> _EXERCISE DIRECTIONS_: Return the lines below that carry the word "scene".
[start]
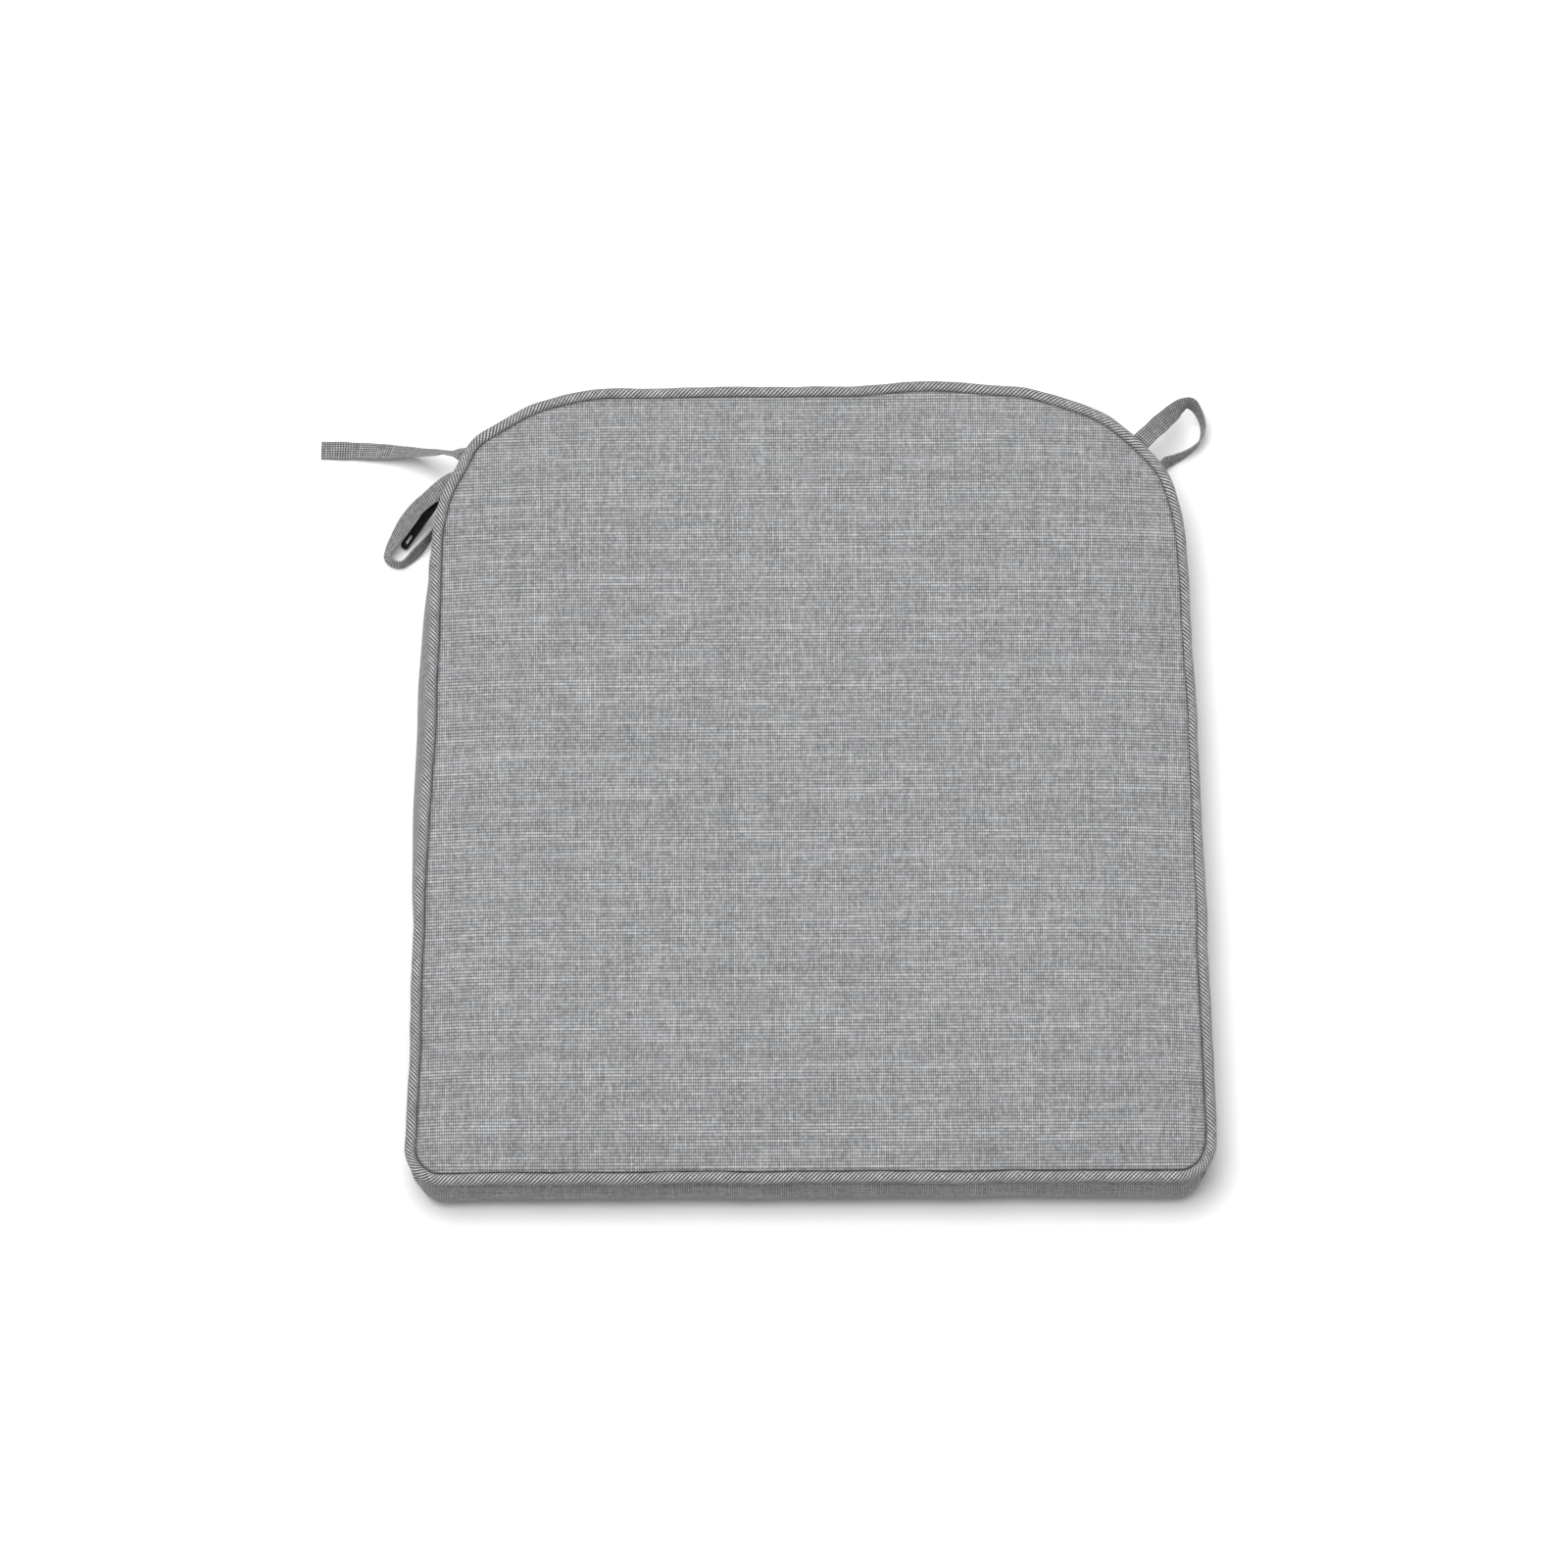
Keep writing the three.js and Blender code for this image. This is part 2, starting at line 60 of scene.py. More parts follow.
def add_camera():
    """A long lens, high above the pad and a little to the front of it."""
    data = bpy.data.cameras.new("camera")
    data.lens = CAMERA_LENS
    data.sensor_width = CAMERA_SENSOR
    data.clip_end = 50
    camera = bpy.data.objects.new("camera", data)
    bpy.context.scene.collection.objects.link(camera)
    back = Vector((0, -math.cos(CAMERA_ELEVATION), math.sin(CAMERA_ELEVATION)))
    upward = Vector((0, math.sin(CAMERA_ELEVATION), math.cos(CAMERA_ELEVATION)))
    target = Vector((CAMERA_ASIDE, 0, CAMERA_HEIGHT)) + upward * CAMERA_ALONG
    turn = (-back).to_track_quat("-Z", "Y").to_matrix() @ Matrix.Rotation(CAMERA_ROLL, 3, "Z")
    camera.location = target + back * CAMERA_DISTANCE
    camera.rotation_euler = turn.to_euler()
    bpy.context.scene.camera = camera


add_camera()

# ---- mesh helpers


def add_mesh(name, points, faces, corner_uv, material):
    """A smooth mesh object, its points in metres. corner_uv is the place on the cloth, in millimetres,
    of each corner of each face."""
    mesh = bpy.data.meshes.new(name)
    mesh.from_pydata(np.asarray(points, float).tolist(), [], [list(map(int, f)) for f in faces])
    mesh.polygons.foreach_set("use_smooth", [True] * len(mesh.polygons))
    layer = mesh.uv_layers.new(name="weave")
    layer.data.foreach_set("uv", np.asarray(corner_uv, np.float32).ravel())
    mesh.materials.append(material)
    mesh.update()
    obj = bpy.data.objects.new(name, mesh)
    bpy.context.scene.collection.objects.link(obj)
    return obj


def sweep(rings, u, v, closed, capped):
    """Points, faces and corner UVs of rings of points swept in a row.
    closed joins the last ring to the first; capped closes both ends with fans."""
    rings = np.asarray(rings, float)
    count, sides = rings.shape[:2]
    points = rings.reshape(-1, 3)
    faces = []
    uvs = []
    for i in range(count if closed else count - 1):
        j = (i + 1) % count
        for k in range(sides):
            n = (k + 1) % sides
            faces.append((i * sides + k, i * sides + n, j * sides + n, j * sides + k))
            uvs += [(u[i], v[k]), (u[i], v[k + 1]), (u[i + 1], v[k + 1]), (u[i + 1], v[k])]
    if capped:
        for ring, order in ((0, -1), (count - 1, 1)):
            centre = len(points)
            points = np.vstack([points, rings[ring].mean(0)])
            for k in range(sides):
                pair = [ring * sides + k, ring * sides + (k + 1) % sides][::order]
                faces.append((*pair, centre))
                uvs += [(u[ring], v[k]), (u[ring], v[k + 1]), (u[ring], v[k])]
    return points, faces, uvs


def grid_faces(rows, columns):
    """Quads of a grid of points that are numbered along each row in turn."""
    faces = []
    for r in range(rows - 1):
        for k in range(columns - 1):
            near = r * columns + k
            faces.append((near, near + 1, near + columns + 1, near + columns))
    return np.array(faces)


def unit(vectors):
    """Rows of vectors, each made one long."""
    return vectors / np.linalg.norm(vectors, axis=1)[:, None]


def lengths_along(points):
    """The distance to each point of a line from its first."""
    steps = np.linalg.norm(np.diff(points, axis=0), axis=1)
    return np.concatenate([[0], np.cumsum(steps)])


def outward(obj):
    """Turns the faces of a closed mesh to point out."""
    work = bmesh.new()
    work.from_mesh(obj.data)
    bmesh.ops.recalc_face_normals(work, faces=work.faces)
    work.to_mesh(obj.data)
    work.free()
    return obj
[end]
> _THE RESPONSE_:
Keep writing the three.js and Blender code for this image. This is part 2, starting at line 60 of scene.py. More parts follow.
    bpy.context.scene.collection.objects.link(camera)
    bpy.context.scene.camera = camera
    bpy.context.scene.collection.objects.link(obj)